Consider the solution of the following BVP using the finite-difference method

\[ y'' + 3ty' + 7y = \cos (2t), \qquad y(0) = 1, \qquad y(3) = 0. \]

Using forward and symmetric differences to approximate \(y'\) and \(y''\) respectively gives

\[\begin{split} \begin{align*} \frac{y_{i-1} - 2y_i + y_{i+1}}{h^2} + 3t_i \left( \frac{y_{i+1} - y_i}{h}\right) + 7y_i &= \cos(2t_i) \\ y_{i-1} + (7h^2 - 3ht_i - 2)y_i + (1 + 3ht_i)y_{i+1} &= h^2 \cos(2t_i). \end{align*} \end{split}\]

So the linear system is

\[\begin{split} \begin{align*} \begin{pmatrix} 1 & 0 \\ 1 & 7h^2 - 3ht_1 - 2 & 1 + 3ht_1 \\ & \ddots & \ddots & \ddots \\ && 1 & 7h^2 - 3ht_{N-1} - 2 & 1 + 3ht_{N-1} \\ &&& 0 & 1 \end{pmatrix} \begin{pmatrix} y_0 \\ y_1 \\ \vdots \\ y_{N-1} \\ y_N \end{pmatrix} \\ = \begin{pmatrix} 1 \\ h^2 \cos(2t_1) \\ \vdots \\ h^2 \cos(2t_{N-1}) \\ 0 \end{pmatrix}. \end{align*} \end{split}\]

The solution of this BVP is shown in bvp-fdm-accuracy-figure-1 for \(h=0.05\) and \(h = 0.005\). Since we used a first-order approximation for \(y'\) the error for this method is \(O(h)\) and we expect the solution using \(h=0.005\) to be more accurate.

To obtain a more accurate solution, instead of increasing the number of nodes we could use the central difference approximation (which is second-order accurate) to approximate \(y'\)
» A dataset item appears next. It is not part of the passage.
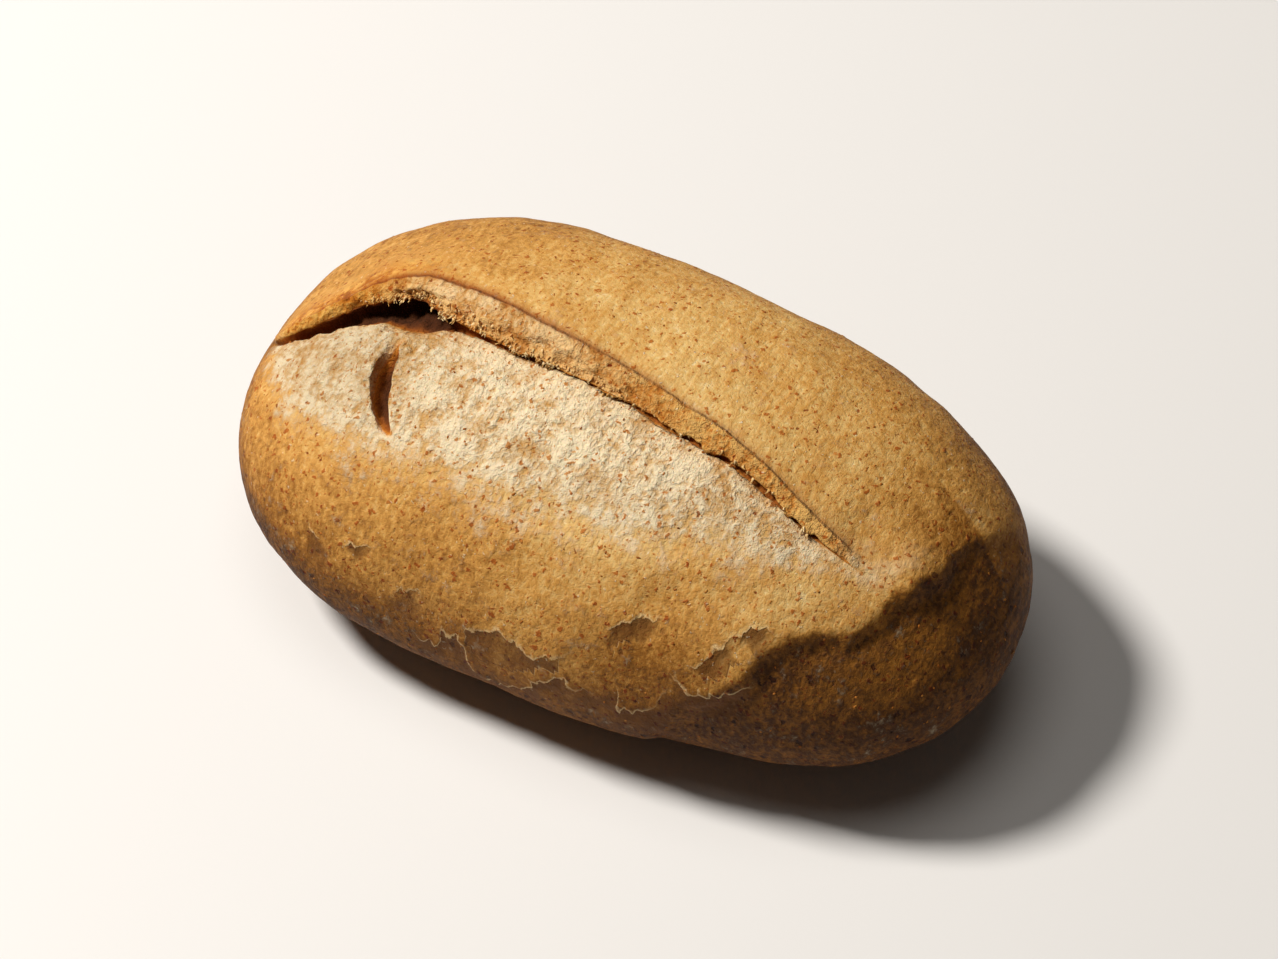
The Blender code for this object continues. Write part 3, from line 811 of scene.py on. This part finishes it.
def shredShape(tree, given):
    # a tapered fibre one unit long that bends over and is a little flat
    cone = addNode(tree, "GeometryNodeMeshCone", {"fill_type": "NGON"}, Vertices=6, Side_Segments=4,
                   Radius_Top=0.04, Radius_Bottom=0.32, Depth=1.0)
    at = addNode(tree, "ShaderNodeSeparateXYZ", None, Vector=addNode(tree, "GeometryNodeInputPosition"))
    squared = addNode(tree, mathKind, multiply, i0=at.outputs["Z"], i1=at.outputs["Z"])
    over = addNode(tree, mathKind, multiply, i0=squared, i1=given["Bend"])
    flat = addNode(tree, mathKind, multiply, i0=at.outputs["Y"], i1=-0.4)
    offset = addNode(tree, "ShaderNodeCombineXYZ", None, X=over, Y=flat)
    crumple = addNode(tree, "ShaderNodeTexNoise", None, Vector=addNode(tree, "GeometryNodeInputPosition"),
                      Scale=3.0, Detail=1.0)
    shift = addNode(tree, "ShaderNodeVectorMath", multiplyAdd, i0=crumple.outputs["Color"],
                    i1=(0.8, 0.8, 0.4), i2=(-0.4, -0.4, -0.2))
    both = addNode(tree, "ShaderNodeVectorMath", add, i0=offset, i1=shift)
    return addNode(tree, "GeometryNodeSetPosition", None, Geometry=cone, Offset=both)


def flakeShape(tree, given):
    # a flat chip of bran, one unit long, set a little into the skin
    ball = addNode(tree, "GeometryNodeMeshIcoSphere", None, Radius=0.5, Subdivisions=1)
    crumple = addNode(tree, "ShaderNodeTexNoise", None, Vector=addNode(tree, "GeometryNodeInputPosition"),
                      Scale=2.5)
    shift = addNode(tree, "ShaderNodeVectorMath", multiplyAdd, i0=crumple.outputs["Color"],
                    i1=(0.5, 0.5, 0.5), i2=(-0.25, -0.25, -0.25))
    bent = addNode(tree, "GeometryNodeSetPosition", None, Geometry=ball, Offset=shift)
    return addNode(tree, "GeometryNodeTransform", None, Geometry=bent, Scale=(1.0, 0.6, 0.2),
                   Translation=(0, 0, -0.05))


def grow(name, values, shape, host):
    # run the nodes on the host's skin and keep the result as a plain mesh
    carrier = bpy.data.objects.new(name + "_host", host)
    bpy.context.scene.collection.objects.link(carrier)
    modifier = carrier.modifiers.new(name, "NODES")
    tree = scatterTree(name, values, shape)
    modifier.node_group = tree
    for item in tree.interface.items_tree:
        if item.in_out == "INPUT" and item.name in values:
            modifier[item.identifier] = values[item.name]
    evaluated = carrier.evaluated_get(bpy.context.evaluated_depsgraph_get())
    mesh = bpy.data.meshes.new_from_object(evaluated)
    bpy.data.objects.remove(carrier)
    mesh.name = name
    mesh.shade_smooth()
    piece = bpy.data.objects.new(name, mesh)
    bpy.context.scene.collection.objects.link(piece)
    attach(piece, "root")
    print(name + ":", len(mesh.polygons), "faces")
    return piece


def hostMesh(growth, lie):
    # the roll's skin with how thickly things grow on each point, and which way they lie
    host = rollPiece.data.copy()
    thick = np.append(growth.reshape(-1), [0, 0]).astype(np.float32)
    host.attributes.new("growth", "FLOAT", "POINT").data.foreach_set("value", thick)
    flat = np.concatenate([lie.reshape(-1, 3), [[-1, 0, 0], [1, 0, 0]]]).astype(np.float32)
    host.attributes.new("lie", "FLOAT_VECTOR", "POINT").data.foreach_set("vector", flat.reshape(-1))
    return host


# one dry, matt, slightly translucent surface whose colour wanders
def plainMaterial(name, colours, size, roughness):
    material = bpy.data.materials.new(name)
    material.use_nodes = True
    tree = material.node_tree
    place = addNode(tree, "ShaderNodeTexCoord").outputs["Object"]
    uneven = addNode(tree, "ShaderNodeTexNoise", None, Vector=place, Scale=1 / (size * mm), Detail=3.0)
    mixed = addNode(tree, "ShaderNodeValToRGB", None, Fac=uneven)
    fillRamp(mixed.color_ramp, colours)
    shader = tree.nodes["Principled BSDF"]
    tree.links.new(mixed.outputs["Color"], shader.inputs["Base Color"])
    shader.inputs["Roughness"].default_value = roughness
    shader.inputs["IOR"].default_value = 1.45
    shader.inputs["Specular IOR Level"].default_value = 0.2
    shader.inputs["Subsurface Weight"].default_value = 0.1
    shader.inputs["Subsurface Radius"].default_value = (1.0, 0.45, 0.2)
    shader.inputs["Subsurface Scale"].default_value = 0.6 * mm
    return material


# torn wheat crumb: soft, pale and quite matt, toasted where the oven reached it
crumbFibres = plainMaterial("tornCrumb", [(0.3, "#B67A36"), (0.5, "#D9AE6E"), (0.7, "#F0D8A8")], 1.4, 0.92)
# milled wheat bran: flat red-brown husk, a little glossier than the crust round it
milledBran = plainMaterial("milledBran", [(0.3, "#6E380F"), (0.5, "#A65F1E"), (0.7, "#BE7E36")], 3.0, 0.75)

print("growing the torn crumb and the bran")
outward = gridNormals(grid)
t, station = place["profile"], place["station"]
tornZone = bell(t, 6.8, 0.7) * ramp(-0.80, -0.68, station) * (1 - 0.75 * ramp(-0.15, 0.05, station))
tornZone = tornZone * (1 - ramp(0.45, 0.6, station)) * (t < 9)
fibreLie = 0.45 * outward + np.array([0.1, -0.75, -0.3])
shreds = {
    "Per square metre": 4.0e6,
    "Smallest": 0.3 * mm,
    "Largest": 1.0 * mm,
    "Bend": 0.3,
    "Stray": 0.55,
    "Seed": 4,
    "Material": crumbFibres,
}
grow("torn_crumb", shreds, shredShape, hostMesh(tornZone, fibreLie))

branZone = (1 - masks["hollow"]) * (masks["tear"] < 0.02) * (1 - masks["lip"]) * ramp(1.0, 4.0, grid[..., 2])
bran = {
    "Per square metre": 0.04e6,
    "Smallest": 0.35 * mm,
    "Largest": 0.9 * mm,
    "Stray": 0.25,
    "Seed": 7,
    "Material": milledBran,
}
grow("bran_flakes", bran, flakeShape, hostMesh(branZone, outward))

# floor, light and camera
studio = {
    "azimuth": 27.9,
    "elevation": 52.0,
    "distance": 0.700,
    "lens": 132.6,
    "aim": (0.49, -1.2),  # where the camera looks, right of and above the roll's middle, in mm
    "midHeight": 0.025,
    "keyLight": {"direction": (-0.61, -0.08, 0.79), "distance": 1.2, "size": 0.26, "power": 17.3},
    "topLight": {"direction": (-0.1, 0.1, 1.0), "distance": 1.5, "size": 1.0, "power": 3.6},
    "lightColour": "#FFFBF5",
    "roomColour": "#FFF8EE",
    "roomLight": 0.03,
    "paper": "#ECEAE8",
    "paperHalf": 1.5,
    "paperDrop": 0.0002,  # so that it doesn't share a plane with the resting face
}


def placeCamera():
    turn, tilt = math.radians(studio["azimuth"]), math.radians(studio["elevation"])
    back = Vector((math.sin(turn) * math.cos(tilt), -math.cos(turn) * math.cos(tilt), math.sin(tilt)))
    right = Vector((math.cos(turn), math.sin(turn), 0))
    up = back.cross(right)
    target = Vector((0, 0, studio["midHeight"])) + (right * studio["aim"][0] + up * studio["aim"][1]) * mm
    camera = bpy.data.objects.new("camera", bpy.data.cameras.new("camera"))
    camera.data.lens = studio["lens"]
    camera.data.sensor_width = 36
    camera.location = target + back * studio["distance"]
    camera.rotation_euler = (-back).to_track_quat("-Z", "Y").to_euler()
    bpy.context.scene.collection.objects.link(camera)
    bpy.context.scene.camera = camera


def softBox(name, direction, distance, size, power):
    data = bpy.data.lights.new(name, "AREA")
    data.shape = "DISK"
    data.size = size
    data.energy = power
    data.color = linear(studio["lightColour"])[:3]
    lamp = bpy.data.objects.new(name, data)
    towards = Vector(direction).normalized()
    lamp.location = towards * distance + Vector((0, 0, studio["midHeight"]))
    lamp.rotation_euler = (-towards).to_track_quat("-Z", "Y").to_euler()
    bpy.context.scene.collection.objects.link(lamp)


print("placing the camera, light and floor")
placeCamera()
softBox("keyLight", **studio["keyLight"])
softBox("topLight", **studio["topLight"])

floorMesh = bpy.data.meshes.new("floor")
half = studio["paperHalf"]
floorMesh.from_pydata([(-half, -half, 0), (half, -half, 0), (half, half, 0), (-half, half, 0)], [],
                      [(0, 1, 2, 3)])
floor = bpy.data.objects.new("floor", floorMesh)
floor.location.z = -studio["paperDrop"]
bpy.context.scene.collection.objects.link(floor)
# matt studio paper: pale and even, so that only the roll's shadow shows on it
paper = bpy.data.materials.new("studioPaper")
paper.use_nodes = True
paper.node_tree.nodes["Principled BSDF"].inputs["Base Color"].default_value = linear(studio["paper"])
floorMesh.materials.append(paper)

world = bpy.data.worlds.new("studio")
world.use_nodes = True
world.node_tree.nodes["Background"].inputs["Color"].default_value = linear(studio["roomColour"])
world.node_tree.nodes["Background"].inputs["Strength"].default_value = studio["roomLight"]
bpy.context.scene.world = world
bpy.context.scene.view_settings.view_transform = "Standard"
\[\begin{split} \begin{align*} \frac{y_{i-1} - 2y_i + y_{i+1}}{h^2} + 3t_i\left( \frac{y_{i+1} - y_{i-1}}{2h} \right) + 7y_i &= \cos(2t_i) \\ (2 - 3ht_i)y_{i-1} + (14h^2 - 4)y_i + (2 + 3ht_i)y_{i+1} &= 2h^2 \cos(2t_i). \end{align*} \end{split}\]

So the linear system for the second-order finite-difference method is

\[\begin{split} \begin{align*} \begin{pmatrix} 1 & 0 \\ 2 - 3ht_1 & 14h^2 - 4 & 2 + 3ht_1 \\ & \ddots & \ddots & \ddots \\ && 2 - 3ht_{N-1} & 14h^2 - 4 & 2 + 3ht_{N-1} \\ &&& 0 & 1 \end{pmatrix} \begin{pmatrix} y_0 \\ y_1 \\ \vdots \\ y_{N-1} \\ y_N \end{pmatrix} \\ = \begin{pmatrix} 1 \\ 2h^2 \cos(2t_1) \\ \vdots \\ 2h^2 \cos(2t_{N-1}) \\ 0 \end{pmatrix}. \end{align*} \end{split}\]

The solution using the second-order finite difference method with \(h=0.05\) has been plotted against the first-order solution using \(h=0.05\) and \(h=0.005\) in bvp-fdm-accuracy-figure-2. The second order solution gives good agreement with the first order solution using 10 times fewer nodes.